Simultaneously enhanced mechanical strength and inter-granular corrosion resistance in high strength 7075 Al alloy

Abstract The strength and corrosion resistance of 7000 series (Al-Zn-Mg-Cu) alloys seldom co-exist and are often trade-off with each other. In present study, an alternative surface nanocrystallization technique called sliding friction treatment (SFT) was adopted to successfully generate a gradient nanostructured layer on coarse-grained (CG) peak-aged AA 7075-T6 alloy sheet. The grain size on the topmost surface of SFTed sample was extremely reduced to nano-scale (average grain size: ∼56.2 nm). Excitingly, the SFTed 7075 possessed simultaneously improved mechanical strength and inter-granular corrosion (IGC) resistance relative to the CG counterpart. Specifically, both ultimate tensile strength (UTS) and yield strength (YS) of SFTed sample are even ∼ 40 MPa higher than those of untreated peak-aged CG sample.

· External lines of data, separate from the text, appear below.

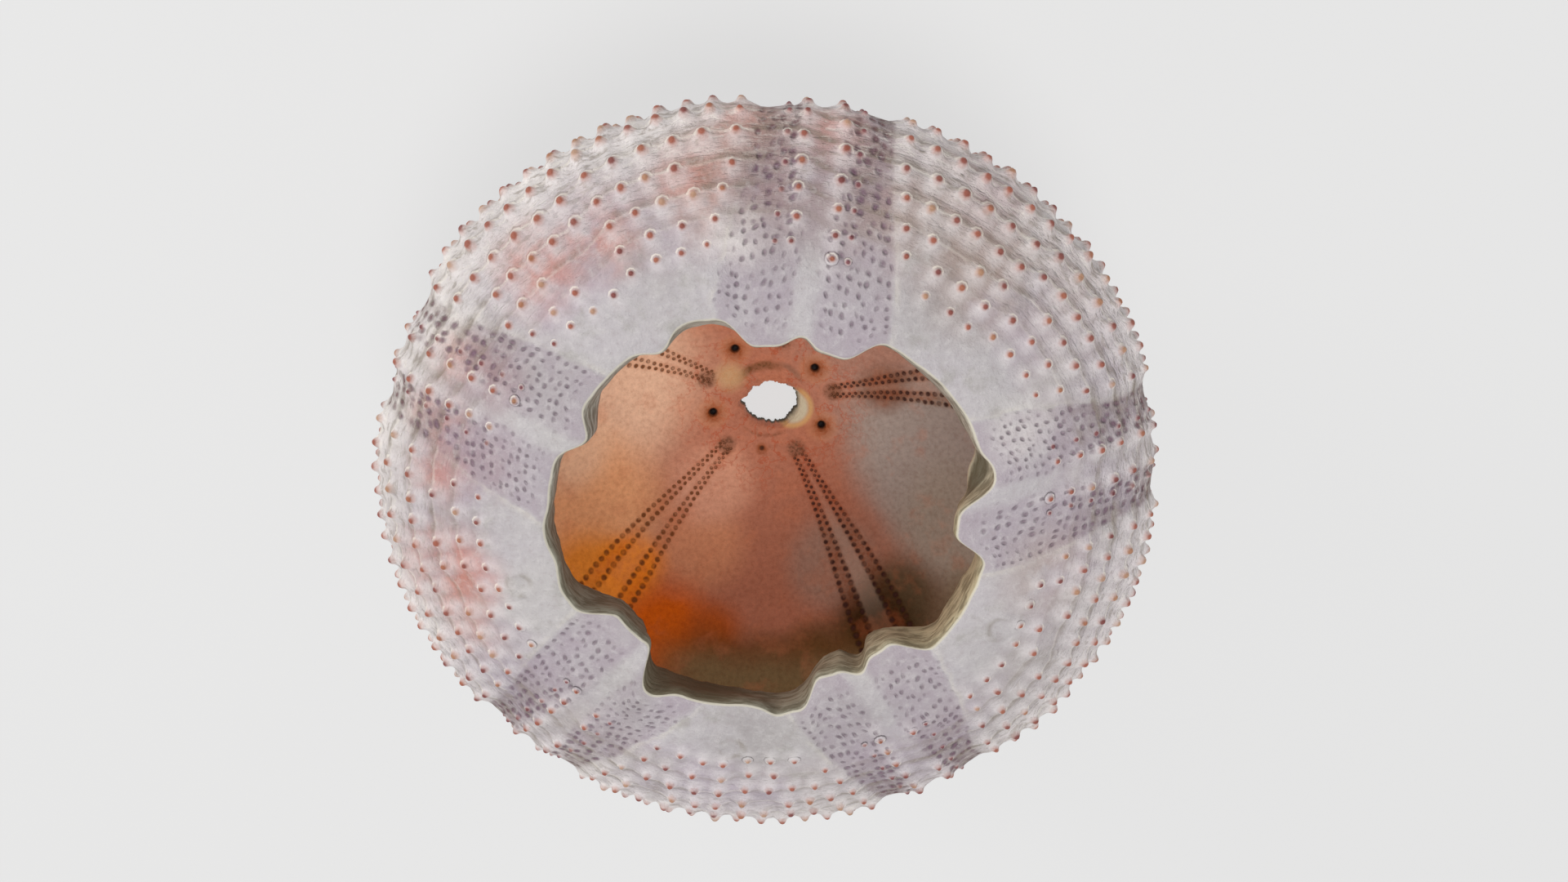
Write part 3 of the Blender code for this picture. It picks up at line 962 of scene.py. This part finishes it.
# Fields of tone on the lining, partly its own colour, partly painted glow of light through the thin wall and
# painted shade deep under the lip: middle, full reach, end of the fade, tone
LINING_FIELDS = (
    ((-16.0, 4.0, 5.0), 2.0, 17.0, (0.63, 0.40, 0.27, 1.0)),
    ((-17.0, -8.0, 8.0), 1.0, 12.0, (0.68, 0.34, 0.165, 1.0)),
    ((-19.0, -2.0, 7.0), 0.0, 7.0, (0.70, 0.44, 0.28, 1.0)),
    ((-7.5, -13.0, 6.0), 1.0, 8.0, (0.50, 0.21, 0.11, 1.0)),
    ((-6.0, -8.0, 3.0), 1.0, 7.0, (0.52, 0.25, 0.16, 1.0)),
    ((-18.0, -15.0, 10.0), 1.5, 9.0, (0.66, 0.23, 0.03, 1.0)),
    ((-14.0, -14.0, 8.5), 0.0, 6.0, (0.80, 0.25, 0.018, 1.0)),
    ((-11.0, -20.0, 10.6), 1.0, 8.0, (0.54, 0.10, 0.003, 1.0)),
    ((-6.5, -20.5, 10.0), 0.0, 5.5, (0.36, 0.075, 0.01, 1.0)),
    ((6.0, -16.0, 6.0), 1.0, 8.0, (0.32, 0.18, 0.13, 1.0)),
    ((17.0, -5.0, 6.0), 4.0, 13.0, (0.33, 0.275, 0.24, 1.0)),
    ((18.0, -11.0, 8.5), 1.0, 11.0, (0.33, 0.275, 0.22, 1.0)),
    ((19.0, -19.0, 12.5), 1.0, 8.0, (0.20, 0.15, 0.09, 1.0)),
    ((11.0, 1.5, 4.0), 0.0, 4.5, (0.20, 0.10, 0.065, 1.0)),
    ((12.0, -19.0, 9.5), 1.0, 8.0, (0.10, 0.066, 0.034, 1.0)),
    ((9.5, -21.5, 10.5), 1.0, 8.0, (0.045, 0.025, 0.007, 1.0)),
    ((4.0, -24.0, 10.5), 0.0, 6.0, (0.11, 0.058, 0.022, 1.0)),
)


def lay_washes(paint, share):
    """Lays soft patches of other tones on the plates."""
    for azimuth, travel, reach, strength, tone in WASHES:
        paint.lay(paint.near(place_mm(azimuth, travel), 0.0, reach) * share * strength, tone)


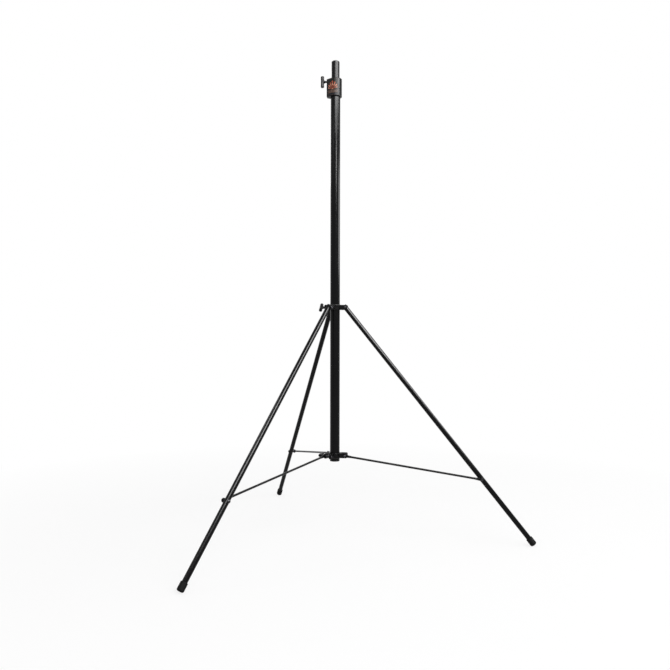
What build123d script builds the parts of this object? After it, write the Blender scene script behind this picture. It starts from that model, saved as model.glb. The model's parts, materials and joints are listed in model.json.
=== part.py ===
from build123d import *
import os
from math import atan2, cos, degrees, hypot, radians, sin, sqrt

# A tripod lighting stand: a fixed mast with a telescoping riser, three legs hinged on a sliding
# collar and three brace rods hinged on a second, lower collar. Millimetres, +Z up. The origin is
# the point of the floor under the mast's axis, and leg 1 points along +X.

# ---- mast and riser tubes
MAST_OD = 38.1
MAST_WALL = 1.6
MAST_LENGTH = 1484.0
MAST_BELOW_COLLAR = 10.5    # tube past the brace collar
RISER_OD = 31.75
RISER_WALL = 1.6
RISER_LENGTH = 1530.0
RISER_STANDOUT = 67.0       # riser tube above the head when the stand is lowered
RISER_OVERLAP_MIN = 290.0   # riser left inside the mast at full height
RISER_MARK_WIDTH = 1.2      # turned ring at the head that shows the riser is fully down
RISER_MARK_DEPTH = 0.3
RISER_CAP_HEIGHT = 4.0
RISER_CAP_CHAMFER = 3.0
PLUG_WALL = 1.8             # wall of the hollow spigots pressed into the tubes
PLUG_DEPTH = 18.0
MAST_PLUG_FLANGE = 3.0
MAST_PLUG_EDGE_R = 1.0
BUSH_LENGTH = 40.0
BUSH_FLANGE = 1.5
GLIDE_HEIGHT = 12.0
GLIDE_SPIGOT = 26.0
GLIDE_CHAMFER = 1.5

# ---- legs
LEG_COUNT = 3
LEG_OD = 19.05
LEG_WALL = 1.2
LEG_LENGTH = 1152.5         # pivot to the rubber tip
LEG_TILT = 38.7             # from the vertical, spread
LEG_TOP_OVER = 9.0          # leg past its pivot
LEG_PLUG_FLANGE = 1.4
FOOT_WALL = 2.9
FOOT_LENGTH = 30.0
FOOT_SOLE = 5.5
FOOT_EDGE_R = 5.5
FOOT_RIM_R = 1.0

# ---- braces
BRACE_DIA = 8.0
BRACE_PIVOT_Z = 323.0
BRACE_JOINT_DOWN_LEG = 842.0
EYE_R = 8.0
EYE_THICK = 4.5
EYE_TAB = 11.0              # width of the flattened rod behind the eye
EYE_PAST_LUG = 2.5          # flattened rod past the end of the cheek
EYE_NECK = 28.0             # from the eye's centre to the full round rod
SPACER_R = 6.0

# ---- collar castings
LINER_WALL = 1.2
LINER_FLANGE = 1.2
COLLAR_WALL = 4.0
LUG_HEIGHT = 19.5
LUG_CORNER_R = 5.0
LUG_REACH = 8.5             # cheek past its pivot
CHEEK_THICK = 4.0
CLEVIS_FLOOR = 2.0
CAST_EDGE_R = 0.9
BOSS_R = 8.5
BOSS_EDGE_R = 1.5

# ---- head
HEAD_R = 25.3
HEAD_HEIGHT = 71.0
HEAD_SOCKET = 52.0          # mast inside the head
HEAD_NOSE_HALF = 9.5
HEAD_NOSE_CORNER = 3.0
HEAD_EDGE_R = 2.0
HEAD_MOUTH_CHAMFER = 1.5
HEAD_SCREW_DOWN = 8.0
LABEL_THICK = 0.3
LABEL_HEIGHT = 65.0
LABEL_FROM_BASE = 3.0
LABEL_X = (-27.0, 12.0)
GRUB_R = 2.5
GRUB_Z = (14.0, 38.0)       # above the head's base
GRUB_KEY_AF = 2.5
GRUB_KEY_DEPTH = 2.4
GRUB_SUNK = 0.6

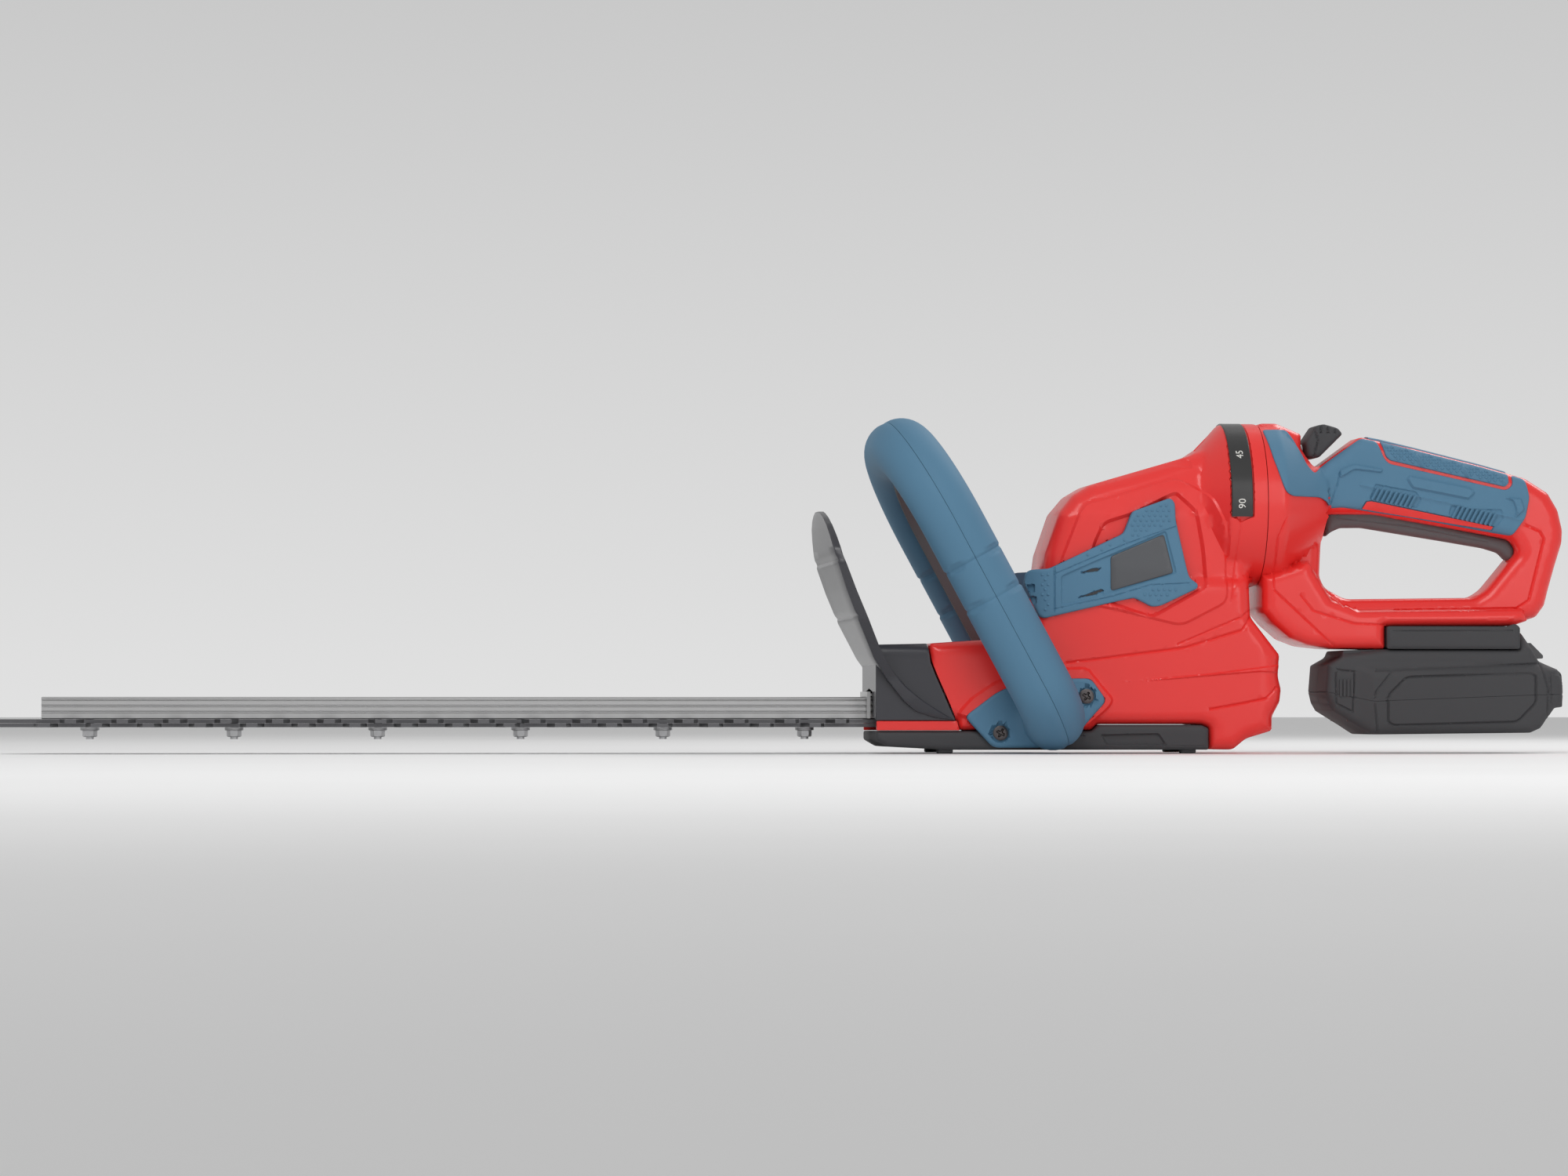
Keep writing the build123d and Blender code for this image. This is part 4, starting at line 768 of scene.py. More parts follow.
class TRIMMER_OT_trims(bpy.types.Operator):
    """Dimpled side trims with their air slots, and the plain plates set in them"""
    bl_idname = "trimmer.trims"
    bl_label = "Side trims"

    def execute(self, context):
        sizes = context.scene.trimmer_sizes
        loop = smooth_corners(from_nose(TRIM), 2.0, 3)

        def base(co):
            fold = np.clip((NOSE + 112 - co[:, 0]) / 16, 0, 1)
            return np.interp(co[:, 1], [80, 116, 140, 165], [42.4, 42.2, 39.4, 38.4]) - 5.0 * fold * fold

        def front(co):
            return base(co) + 2.0 - edge_drop(depth_in(co, [loop]), 1.3)

        band = [
            Panel(from_nose([(117, 111.5), (138, 120.8), (147, 124.5), (184.5, 140.5), (191, 113),
                             (148, 100.2), (131, 95.2), (117, 92)]), -1.2, 1.0, 2),
            Panel(from_nose([(121, 110), (137, 116.5), (143.5, 117), (141, 114.2), (128, 112.8)]), -2.2,
                  0.5, 1),
            Panel(from_nose([(125, 97), (143, 103.6), (145.2, 102), (138, 99.2)]), -2.2, 0.5, 1),
            Panel(from_nose([(96, 106.2), (101, 106.2), (101, 101), (97, 101)]), -2.4, 0.4, 0.5),
            Panel(from_nose([(98, 98.6), (102, 98.6), (102, 93.6), (99.6, 93.6)]), -2.4, 0.4, 0.5),
            Groove(from_nose([(113, 116), (113, 90)]), 1.6, 0.8),
            Groove(from_nose([(113, 112.5), (148, 127.4), (161, 132.6), (192, 143.3)]), 1.2, 0.6),
            Groove(from_nose([(113, 90.5), (150, 98.6), (175, 106), (198, 107)]), 1.2, 0.6),
        ]
        trim = plate([loop], front, lambda co: base(co) - 3.0, 2.2, band, rows=(0.3, 0.8, 1.6))
        pitch, radius = sizes.dimple_pitch / MM, sizes.dimple / MM
        xs, zs = np.arange(NOSE + 100, NOSE + 204, pitch), np.arange(84, 162, pitch * 0.87)
        grid = np.array([(x + pitch / 2 * (k % 2), z) for k, z in enumerate(zs) for x in xs])
        upper = smooth_corners(from_nose([(114.5, 114.6), (150, 129.6), (163, 134.6), (189.5, 145.5),
                                          (188, 160), (165, 151.4), (158.6, 136.6), (115, 117.4)]), 1)
        lower = smooth_corners(from_nose([(115, 89.6), (150, 97.2), (176, 104.6), (200, 105.6), (180, 94),
                                          (164, 99.5), (152.6, 96.6), (115, 87.8)]), 1)
        nose_part = smooth_corners(from_nose([(103, 113), (111.5, 113.8), (111.5, 88), (105, 87)]), 1)
        spots = np.vstack([grid[depth_in(grid, [area]) > radius] for area in (upper, lower, nose_part)])
        out = front(spots) - 0.05
        nub = turned([(0.01, -0.4), (radius, -0.4), (radius * 0.9, 0.25), (radius * 0.5, 0.55),
                      (0.01, 0.62)], 8)
        for side, sign, body, node in (("near", -1, trim, "side_trim_left"),
                                       ("far", 1, trim.mirrored(), "side_trim_right")):
            piece("skin_trim_" + side, body, "main_body", "blue_soft", node)
            places = [(x, sign * o, z) for (x, z), o in zip(spots, out)]
            turns = [(0, 0, 0 if sign < 0 else pi)] * len(places)
            nubs = scattered(nub, places, "blue_soft", turns, 1.0, 0.04)
            piece("skin_trim_nubs_" + side, nubs, "main_body", "blue_soft")
        # Near-black plates sunk in the two air slots on each side: painted shade for the dark inside of the
        # slots.
        vent_shade = Shape()
        for slot_line in ([(121.4, 110.4), (137, 116.2), (143, 116.7), (140.8, 114.4), (128, 113)],
                          [(125.6, 97.4), (143, 103.3), (144.8, 102), (138, 99.5)]):
            hole = smooth_corners(from_nose(slot_line), 0.8, 3)
            vent_shade.join(plate([hole], lambda co: base(co) - 0.7, lambda co: base(co) - 2.2, 2.0))
        piece("skin_trim_vents", both_sides(vent_shade), "main_body", "guard_grey")
        face = smooth_corners(from_nose([(148.8, 123.8), (183.1, 138.1), (188.7, 113.5), (148.8, 102)]),
                              2.0, 4)
        label = plate([face], lambda co: base(co) + 1.75 - edge_drop(depth_in(co, [face]), 0.8),
                      lambda co: base(co) + 0.2, 3.0, rows=(0.2, 0.5, 1.0))
        piece("skin_plates", both_sides(label), "main_body", "plate_grey", "nameplates")
        return {"FINISHED"}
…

Meanwhile, the IGC test results demonstrate that the average maximum corrosion depth is considerably reduced from ∼179 μm to ∼40 μm after SFT treatment. The obviously refined grains account for the enhanced strength, while the improved IGC resistance should benefit from SFT-induced grain refinement, elimination of both grain boundary precipitates (GBPs) and precipitates free zones (PFZs) along the grain boundaries of SFT-induced nanocrystalline. Our results demonstrate that SFT processing offers a design pathway to fabricating 7000 alloys with modified strength-IGC resistance synergy.